### Exercise details
Locate the line that contains "const stone = new" in the entries below, then repeat it and every following line through the line that contains "before = set(bpy.data.objects)", exactly, and no others.

Entries with model source code:
[start]

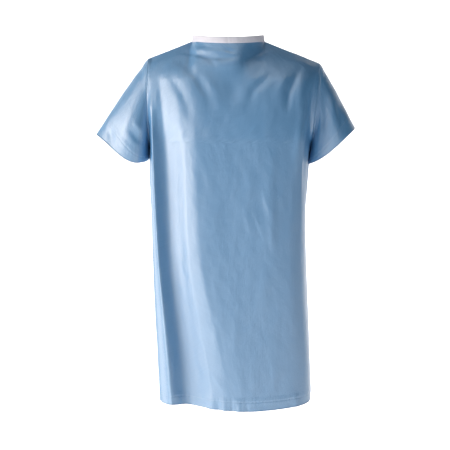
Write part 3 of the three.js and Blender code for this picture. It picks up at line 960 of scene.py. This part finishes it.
def back_outside_y(side, x):
    """A function that gives the y of the back cloth's outer side at any height, at a distance x from the
    middle."""
    grid = backs[side]["grid"]
    points = np.array([row[nearest(np.abs(row[:, 0]), x)] for row in grid])
    order = np.argsort(points[:, 2])
    return lambda z: np.interp(z, points[order, 2], points[order, 1])


# The neck ties hang over the edge of the back opening. The waist ties hang from their sewn-down ends.
TIE_CLEARANCE = 0.2 * MM
NECK_TIE_SINK = 0.5 * MM
WAIST_TIE_STAND_OFF = 2.5 * MM
WAIST_TIE_DROP = 60 * MM
TIE_SEEDS = {"left": {"neck": 41, "waist": 44}, "right": {"neck": 42, "waist": 45}}
WAIST_END_SEED = 43


def build_ties(side):
    """One side's neck tie, waist tie and the waist tie's sewn-down end."""
    root_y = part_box(f"neck_tie_{side}")[0][1] + TIE_CLEARANCE
    low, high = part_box(f"waist_tie_{side}")
    beside_gap = back_outside_y(side, back_gap(0))
    below_waist = back_outside_y(side, abs(low[0] + high[0]) / 2)

    def neck_path(z):
        return np.maximum(beside_gap(z) - NECK_TIE_SINK, root_y)

    def sewn_path(z):
        return below_waist(z) + TIE_CLEARANCE

    def hanging_path(z):
        hanging = smoothstep((high[2] - z) / WAIST_TIE_DROP)
        return below_waist(z) + lerp(TIE_CLEARANCE, WAIST_TIE_STAND_OFF, hanging)

    seeds = TIE_SEEDS[side]
    neck_tie = build_tie(f"neck_tie_{side}_tape", f"neck_tie_{side}", f"{side}_neck_tie", neck_path,
                         2.5, seeds["neck"])
    sewn_end = build_tie(f"waist_tie_end_{side}", f"waist_tie_anchor_{side}", f"{side}_back_flap", sewn_path,
                         0, WAIST_END_SEED)
    waist_tie = build_tie(f"waist_tie_{side}_tape", f"waist_tie_{side}", f"{side}_waist_tie", hanging_path,
                          3, seeds["waist"])
    return {"neck": neck_tie, "sewn_end": sewn_end, "waist": waist_tie}


ties = {side: build_ties(side) for side in SIGNS}


# The pieces of each side's back, with its sewn-down tie end, and of its sleeve, taken one side at a time
for side in SIGNS:
    cloth, *trim = backs[side]["pieces"]
    trim.append(ties[side]["sewn_end"])
    cloth, hem = sleeve_pieces[side]


# Studio: a seamless white floor and wall, a big soft light from the camera's left and one from above, and
# surroundings that are darker on the wearer's left
FLOOR_DROP = 0.42
ROOM_HALF = 6.0
WALL_Y = 4.4
WALL_HEIGHT = 5.0
WALL_BEND = 1.2


def build_backdrop():
    floor_z = hem_z - FLOOR_DROP
    profile = [(-ROOM_HALF, floor_z)]
    for angle in np.linspace(0, math.pi / 2, 17):
        y = WALL_Y - WALL_BEND + WALL_BEND * math.sin(angle)
        profile.append((y, floor_z + WALL_BEND - WALL_BEND * math.cos(angle)))
    profile.append((WALL_Y, floor_z + WALL_HEIGHT))
    vertices = [(x, y, z) for x in (-ROOM_HALF, ROOM_HALF) for y, z in profile]
    count = len(profile)
    faces = [(i, i + 1, count + i + 1, count + i) for i in range(count - 1)]
    mesh = bpy.data.meshes.new("backdrop")
    mesh.from_pydata(vertices, [], faces)
    mesh.polygons.foreach_set("use_smooth", [True] * len(mesh.polygons))
    paper = bpy.data.materials.new("backdrop_paper")
    paper.use_nodes = True
    surface = paper.node_tree.nodes["Principled BSDF"]
    surface.inputs["Base Color"].default_value = (0.93, 0.93, 0.93, 1)
    surface.inputs["Roughness"].default_value = 0.95
    surface.inputs["Emission Color"].default_value = (1, 1, 1, 1)
    surface.inputs["Emission Strength"].default_value = 0.95
    mesh.materials.append(paper)
    backdrop = bpy.data.objects.new("backdrop", mesh)
    bpy.context.scene.collection.objects.link(backdrop)


def add_light(name, place, target, size, power, colour):
    """A rectangular light that faces its target, with its height upright."""
    data = bpy.data.lights.new(name, "AREA")
    data.shape = "RECTANGLE"
    data.size, data.size_y = size
    data.energy = power
    data.color = colour
    light = bpy.data.objects.new(name, data)
    bpy.context.scene.collection.objects.link(light)
    light.location = place
    way = np.array(target) - np.array(place)
    light.rotation_euler = (
        math.atan2(math.hypot(way[0], way[1]), -way[2]), 0, math.atan2(-way[0], way[1]))


def build_surroundings():
    world = bpy.data.worlds.new("surroundings")
    world.use_nodes = True
    tree = world.node_tree
    direction = add_node(tree, "ShaderNodeTexCoord").outputs["Generated"]
    x = add_node(tree, "ShaderNodeSeparateXYZ", {"Vector": direction}).outputs["X"]
    strength = add_node(tree, "ShaderNodeMapRange", {
        "Value": x, "From Min": -0.3, "From Max": 0.5, "To Min": 0.3, "To Max": 0.04})
    tree.links.new(strength.outputs[0], tree.nodes["Background"].inputs["Strength"])
    tree.nodes["Background"].inputs["Color"].default_value = (0.95, 0.97, 1.0, 1)
    bpy.context.scene.world = world


build_backdrop()
build_surroundings()
add_light("key", (-2.8, -1.2, -0.2), (0, -0.1, -0.3), (1.6, 3.4), 110, (1.0, 0.89, 0.79))
add_light("top", (0, -1.4, 2.2), (0, -0.1, -0.1), (2.2, 1.6), 16, (1.0, 1.0, 1.0))
bpy.context.scene.view_settings.view_transform = "Standard"


# The camera stands at the height of the chest and looks slightly down at the gown's middle.
CAMERA_DISTANCE = 3.2
CAMERA_Z = -290 * MM
AIM_X = -9 * MM
AIM_Z = -502 * MM
VIEW_WIDTH = 1.2375
SENSOR_WIDTH_MM = 36


def add_camera():
    data = bpy.data.cameras.new("camera")
    data.sensor_width = SENSOR_WIDTH_MM
    data.lens = SENSOR_WIDTH_MM * CAMERA_DISTANCE / VIEW_WIDTH
    camera = bpy.data.objects.new("camera", data)
    bpy.context.scene.collection.objects.link(camera)
    camera.location = (AIM_X, -CAMERA_DISTANCE, CAMERA_Z)
    camera.rotation_euler = (math.pi / 2 - math.atan2(CAMERA_Z - AIM_Z, CAMERA_DISTANCE), 0, 0)
    bpy.context.scene.camera = camera


add_camera()
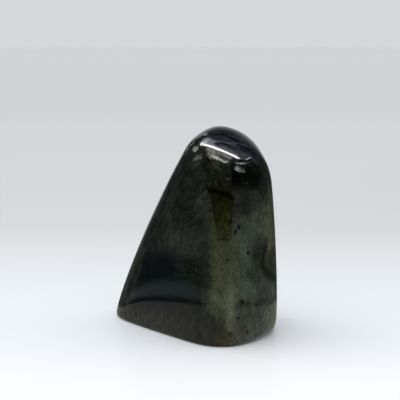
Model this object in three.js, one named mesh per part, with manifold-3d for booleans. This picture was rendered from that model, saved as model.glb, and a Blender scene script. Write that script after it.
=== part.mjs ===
// A polished free-form stone that stands on its sawn flat foot.
// Millimetres, +Z up. The rounded front ridge points to -Y and the long slope falls to -X.
// The origin ends up in the middle of the foot's box, at the level of the foot.

import * as THREE from 'three';
import { mergeVertices } from 'three/addons/utils/BufferGeometryUtils.js';
import Module from 'manifold-3d';

const wasm = await Module();
wasm.setup();

// The hand-ground faces, as a stone cutter meets them. Each is a large shallow dome.
// at: a point on the face. bearing: where it faces, in degrees from the front, positive to the right.
// lean: how far it tips up, in degrees. dome: radius of its bulge, or Infinity for a flat one.
const LEFT_FRONT = { at: [-16.7, -3.4, 30.1], bearing: -55.5, lean: 1.5, dome: 900 };
const RIGHT_FRONT = { at: [29.2, -23.8, 30], bearing: 43, lean: -1, dome: 500 };
const NOSE = { at: [11.1, -31.3, 61.9], bearing: -9.5, lean: 12, dome: 200 };
const RIGHT_SIDE = { at: [34.7, -4.1, 20], bearing: 95.5, lean: 1.5, dome: 700 };
const BACK = { at: [0.6, 38.3, 20.4], bearing: 169, lean: 4.5, dome: 260 };
const LONG_SLOPE = { at: [-20.5, 10.3, 46.4], bearing: -101.5, lean: 28.5, dome: 600 };
const TOP = { at: [15.6, -21, 81.3], bearing: 32.5, lean: 69.5, dome: 230 };
const SHOULDER = { at: [33.8, -10.9, 75.6], bearing: 71.5, lean: 58, dome: 240 };
const LEFT_HEEL = { at: [-40.2, 28.9, 2.4], bearing: -97, lean: -38, dome: Infinity };
const RIGHT_HEEL = { at: [35.8, -8.2, 3.8], bearing: 66, lean: -47, dome: Infinity };

// Radii of the edges between those faces.
const RIDGE_RADIUS = 5.4;
const NOSE_EDGE_RADIUS = 3;
const RIM_RADIUS = 2.4;
const SHOULDER_RADIUS = 5;
const BACK_EDGE_RADIUS = 6.1;
const SIDE_EDGE_RADIUS = 6.8;
const HEEL_RADIUS = 2.3;
const FOOT_RADIUS = 1.1;

// The sawn foot is cut this far above the lowest point of the rounded underside.
const FOOT_ALLOWANCE = 0.2;

// Shallow chips in the rough band under the rim of the top face.
// at: middle of the chip on the face. size: width and height. depth: how deep it bites.
// turn: how far its long side is turned, in degrees, clockwise when seen from outside.
const CHIPS = [
  { at: [18.3, -28.7, 71], bearing: 14, lean: 16, size: [5.2, 3.6], depth: 0.9, turn: 25 },
  { at: [19, -27.6, 73.4], bearing: 20, lean: 27, size: [8, 1.9], depth: 0.6, turn: 3 },
  { at: [9.6, -26.7, 75.3], bearing: -13, lean: 24, size: [8.4, 2.4], depth: 0.8, turn: 22 },
  { at: [0.4, -19.3, 78.1], bearing: -58, lean: 22, size: [3.2, 2.6], depth: 0.6, turn: -30 },
  { at: [1, -21.9, 74.9], bearing: -51, lean: 14, size: [6, 2.4], depth: 0.6, turn: -18 },
];

// How finely the skin is divided, and how its points are settled on the stone.
const SKIN_DETAIL = 17;
const CHIP_DETAIL = 3;
const INNER_POINT = [5, 2, 38];
const REACH = 80;
const HALVINGS = 40;
const SETTLING_ROUNDS = 60;
const EDGE_PULL = 45;
const GRADIENT_STEP = 0.02;
const WELD_DISTANCE = 1e-4;

const STONE_COLOUR = '#2c3029';
const STONE_ROUGHNESS = 0.12;

function outward(bearing, lean) {
  const b = THREE.MathUtils.degToRad(bearing);
  const l = THREE.MathUtils.degToRad(lean);
  return new THREE.Vector3(Math.sin(b) * Math.cos(l), -Math.cos(b) * Math.cos(l), Math.sin(l));
}

// Signed distance to one face: negative inside the stone.
function faceDistance({ at, bearing, lean, dome }) {
  const point = new THREE.Vector3(...at);
  const normal = outward(bearing, lean);
  if (dome === Infinity) return (p) => normal.dot(p) - normal.dot(point);
  const centre = point.clone().addScaledVector(normal, -dome);
  return (p) => p.distanceTo(centre) - dome;
}

// The smooth larger of two distances: faces that meet at a right angle get an edge of this radius.
function blend(a, b, radius) {
  const softness = radius * Math.SQRT1_2;
  return Math.max(a, b) + softness * Math.log1p(Math.exp(-Math.abs(a - b) / softness));
}

const leftFront = faceDistance(LEFT_FRONT);
const rightFront = faceDistance(RIGHT_FRONT);
const rightSide = faceDistance(RIGHT_SIDE);
const back = faceDistance(BACK);
const longSlope = faceDistance(LONG_SLOPE);
const nose = faceDistance(NOSE);
const top = faceDistance(TOP);
const shoulder = faceDistance(SHOULDER);
const leftHeel = faceDistance(LEFT_HEEL);
const rightHeel = faceDistance(RIGHT_HEEL);

function stoneDistance(p) {
  const ridge = blend(leftFront(p), rightFront(p), RIDGE_RADIUS);
  const front = blend(ridge, nose(p), NOSE_EDGE_RADIUS);
  const crown = blend(top(p), shoulder(p), SHOULDER_RADIUS);
  const capped = blend(front, crown, RIM_RADIUS);
  const slopes = blend(back(p), longSlope(p), BACK_EDGE_RADIUS);
  const rear = blend(slopes, rightSide(p), BACK_EDGE_RADIUS);
  const body = blend(capped, rear, SIDE_EDGE_RADIUS);
  const heels = blend(blend(body, leftHeel(p), HEEL_RADIUS), rightHeel(p), HEEL_RADIUS);
  return blend(heels, -p.z - FOOT_ALLOWANCE, FOOT_RADIUS);
}

function stoneNormal(p) {
  const normal = new THREE.Vector3();
  for (const axis of ['x', 'y', 'z']) {
    const ahead = p.clone();
    const behind = p.clone();
    ahead[axis] += GRADIENT_STEP;
    behind[axis] -= GRADIENT_STEP;
    normal[axis] = stoneDistance(ahead) - stoneDistance(behind);
  }
  return normal.normalize();
}

// Closed geometry with shared vertices, which the solids below are made from.
function welded(geometry) {
  geometry.deleteAttribute('normal');
  geometry.deleteAttribute('uv');
  return mergeVertices(geometry, WELD_DISTANCE);
}

// Walks out from the inner point until the skin of the stone is met.
function pointOnSkin(direction) {
  const inner = new THREE.Vector3(...INNER_POINT);
  let near = 0;
  let far = REACH;
  for (let i = 0; i < HALVINGS; i += 1) {
    const middle = (near + far) / 2;
    const inside = stoneDistance(inner.clone().addScaledVector(direction, middle)) < 0;
    if (inside) near = middle;
    else far = middle;
  }
  return inner.addScaledVector(direction, far);
}

function neighboursOf(index, count) {
  const neighbours = Array.from({ length: count }, () => new Set());
  for (let i = 0; i < index.length; i += 3) {
    const corners = [index[i], index[i + 1], index[i + 2]];
    for (const a of corners) {
      for (const b of corners) {
        if (a !== b) neighbours[a].add(b);
      }
    }
  }
  return neighbours.map((set) => [...set]);
}

// Slides the points along the skin: they crowd where the skin bends, so tight edges stay round.
function settle(points, neighbours) {
  let current = points;
  for (let round = 0; round < SETTLING_ROUNDS; round += 1) {
    const normals = current.map(stoneNormal);
    current = current.map((point, i) => {
      const mean = new THREE.Vector3();
      let weights = 0;
      for (const j of neighbours[i]) {
        const weight = 1 + EDGE_PULL * (1 - normals[i].dot(normals[j]));
        mean.addScaledVector(current[j], weight);
        weights += weight;
      }
      mean.divideScalar(weights).lerp(point, 0.5);
      const lift = stoneNormal(mean);
      mean.addScaledVector(lift, -stoneDistance(mean));
      return mean.addScaledVector(lift, -stoneDistance(mean));
    });
  }
  return current;
}

function stoneSkin() {
  const skin = welded(new THREE.IcosahedronGeometry(1, SKIN_DETAIL));
  const position = skin.attributes.position;
  const directions = Array.from({ length: position.count }, (_, i) =>
    new THREE.Vector3().fromBufferAttribute(position, i).normalize());
  const neighbours = neighboursOf(skin.index.array, position.count);
  const points = settle(directions.map(pointOnSkin), neighbours);
  points.forEach((p, i) => position.setXYZ(i, p.x, p.y, p.z));
  return skin;
}

// One chip: a flattened ball whose middle lies on the face, so half of it bites into the stone.
function chipTool({ at, bearing, lean, size, depth, turn }) {
  const tool = welded(new THREE.IcosahedronGeometry(1, CHIP_DETAIL));
  const normal = outward(bearing, lean);
  const along = outward(bearing + 90, 0);
  const up = new THREE.Vector3().crossVectors(normal, along);
  tool.scale(size[0] / 2, size[1] / 2, depth);
  tool.rotateZ(-THREE.MathUtils.degToRad(turn));
  tool.applyMatrix4(new THREE.Matrix4().makeBasis(along, up, normal));
  tool.translate(...at);
  return tool;
}

// The block that the saw takes away under the foot.
function sawCut() {
  const width = 2 * REACH;
  const block = welded(new THREE.BoxGeometry(width, width, width));
  block.translate(0, 0, -width / 2);
  return block;
}

function toSolid(geometry) {
  const vertProperties = new Float32Array(geometry.attributes.position.array);
  const triVerts = new Uint32Array(geometry.index.array);
  return new wasm.Manifold(new wasm.Mesh({ numProp: 3, vertProperties, triVerts }));
}

function toGeometry(solid) {
  const { vertProperties, triVerts } = solid.getMesh();
  const geometry = new THREE.BufferGeometry();
  geometry.setAttribute('position', new THREE.BufferAttribute(vertProperties, 3));
  geometry.setIndex(new THREE.BufferAttribute(triVerts, 1));
  return geometry;
}

function stoneGeometry() {
  let solid = toSolid(stoneSkin()).subtract(toSolid(sawCut()));
  for (const chip of CHIPS) solid = solid.subtract(toSolid(chipTool(chip)));
  const geometry = toGeometry(solid);
  geometry.computeBoundingBox();
  const middle = geometry.boundingBox.getCenter(new THREE.Vector3());
  geometry.translate(-middle.x, -middle.y, -geometry.boundingBox.min.z);
  geometry.computeVertexNormals();
  return geometry;
}

function polishedStone() {
  return new THREE.MeshStandardMaterial({
    color: STONE_COLOUR,
    roughness: STONE_ROUGHNESS,
    metalness: 0,
  });
}

const stone = new THREE.Mesh(stoneGeometry(), polishedStone());
stone.name = 'stone';

const part = new THREE.Group();
part.name = 'polished_stone';
part.add(stone);

export default part;
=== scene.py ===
# %% [markdown]
# # A polished feldspar stone
#
# This notebook dresses one free-form stone: dark green-grey, ground by hand into large shallow
# faces, polished to a gloss and stood on a sawn foot. The solid it stands in for comes from the
# packed frame. Everything here is in metres, but a stone cutter thinks in millimetres, so the
# numbers are written in millimetres and multiplied by `MM` where Blender needs them.

# %% Load the frame
import math

import bmesh
import bpy
import numpy as np
from mathutils import Matrix, Vector, noise


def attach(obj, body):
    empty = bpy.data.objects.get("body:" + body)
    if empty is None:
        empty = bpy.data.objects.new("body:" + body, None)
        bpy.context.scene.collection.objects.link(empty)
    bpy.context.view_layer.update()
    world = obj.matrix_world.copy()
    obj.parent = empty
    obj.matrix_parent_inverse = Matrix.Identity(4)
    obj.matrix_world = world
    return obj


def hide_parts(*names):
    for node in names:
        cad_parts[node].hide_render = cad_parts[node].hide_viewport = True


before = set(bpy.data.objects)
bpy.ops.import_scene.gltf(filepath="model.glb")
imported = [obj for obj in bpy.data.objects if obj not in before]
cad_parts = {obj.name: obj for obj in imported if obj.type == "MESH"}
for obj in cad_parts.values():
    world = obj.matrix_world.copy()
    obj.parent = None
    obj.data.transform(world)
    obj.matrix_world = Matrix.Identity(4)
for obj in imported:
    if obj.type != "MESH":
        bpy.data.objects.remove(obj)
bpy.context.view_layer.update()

MM = 0.001

# %% [markdown]
# ## Camera
#
# The stone is seen from the front with a long lens, a little from above. A long lens keeps the
# upright faces upright, so the lens and the pitch matter more here than the exact distance.

# %% Camera
CAMERA_PLACE = (2.4, -604.1, 130.05)
CAMERA_PITCH = 7.12  # degrees
LENS = 130.95  # mm, on a sensor 36 mm wide
SENSOR = 36.0

camera_data = bpy.data.cameras.new("camera")
camera_data.sensor_width = SENSOR
camera_data.lens = LENS
camera = bpy.data.objects.new("camera", camera_data)
camera.location = [v * MM for v in CAMERA_PLACE]
camera.rotation_euler = (math.radians(90 - CAMERA_PITCH), 0, 0)
bpy.context.scene.collection.objects.link(camera)
bpy.context.scene.camera = camera
print("camera at", CAMERA_PLACE, "mm, pitched", CAMERA_PITCH, "degrees down")

# %% [markdown]
# ## The faces of the stone
#
# On the wheel, a cutter grinds a stone face by face, and each face comes out as a very shallow
# dome. So the stone is described the same way: a short list of domes, and the radius of the edge
# where two of them meet. A distance function does this well. Each face answers how far a point is
# outside it, and a smooth maximum of all the answers is the distance to the whole stone. The
# numbers are the ones the solid was made from.

# %% Faces and edges
FACES = {
    "left_front": dict(at=(-16.7, -3.4, 30.1), bearing=-55.5, lean=1.5, dome=900),
    "right_front": dict(at=(29.2, -23.8, 30), bearing=43, lean=-1, dome=500),
    "nose": dict(at=(11.1, -31.3, 61.9), bearing=-9.5, lean=12, dome=200),
    "right_side": dict(at=(34.7, -4.1, 20), bearing=95.5, lean=1.5, dome=700),
    "back": dict(at=(0.6, 38.3, 20.4), bearing=169, lean=4.5, dome=260),
    "long_slope": dict(at=(-20.5, 10.3, 46.4), bearing=-101.5, lean=28.5, dome=600),
    "top": dict(at=(15.6, -21, 81.3), bearing=32.5, lean=69.5, dome=230),
    "shoulder": dict(at=(33.8, -10.9, 75.6), bearing=71.5, lean=58, dome=240),
    "left_heel": dict(at=(-40.2, 28.9, 2.4), bearing=-97, lean=-38, dome=None),
    "right_heel": dict(at=(35.8, -8.2, 3.8), bearing=66, lean=-47, dome=None),
}
RIDGE_RADIUS = 5.4
NOSE_EDGE_RADIUS = 3.0
RIM_RADIUS = 2.4
SHOULDER_RADIUS = 5.0
BACK_EDGE_RADIUS = 6.1
SIDE_EDGE_RADIUS = 6.8
HEEL_RADIUS = 2.3
FOOT_RADIUS = 1.1
FOOT_ALLOWANCE = 0.2  # the saw cuts this far above the lowest point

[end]

### Finished task
const stone = new THREE.Mesh(stoneGeometry(), polishedStone());
stone.name = 'stone';

const part = new THREE.Group();
part.name = 'polished_stone';
part.add(stone);

export default part;
=== scene.py ===
# %% [markdown]
# # A polished feldspar stone
#
# This notebook dresses one free-form stone: dark green-grey, ground by hand into large shallow
# faces, polished to a gloss and stood on a sawn foot. The solid it stands in for comes from the
# packed frame. Everything here is in metres, but a stone cutter thinks in millimetres, so the
# numbers are written in millimetres and multiplied by `MM` where Blender needs them.

# %% Load the frame
import math

import bmesh
import bpy
import numpy as np
from mathutils import Matrix, Vector, noise


def attach(obj, body):
    empty = bpy.data.objects.get("body:" + body)
    if empty is None:
        empty = bpy.data.objects.new("body:" + body, None)
        bpy.context.scene.collection.objects.link(empty)
    bpy.context.view_layer.update()
    world = obj.matrix_world.copy()
    obj.parent = empty
    obj.matrix_parent_inverse = Matrix.Identity(4)
    obj.matrix_world = world
    return obj


def hide_parts(*names):
    for node in names:
        cad_parts[node].hide_render = cad_parts[node].hide_viewport = True


before = set(bpy.data.objects)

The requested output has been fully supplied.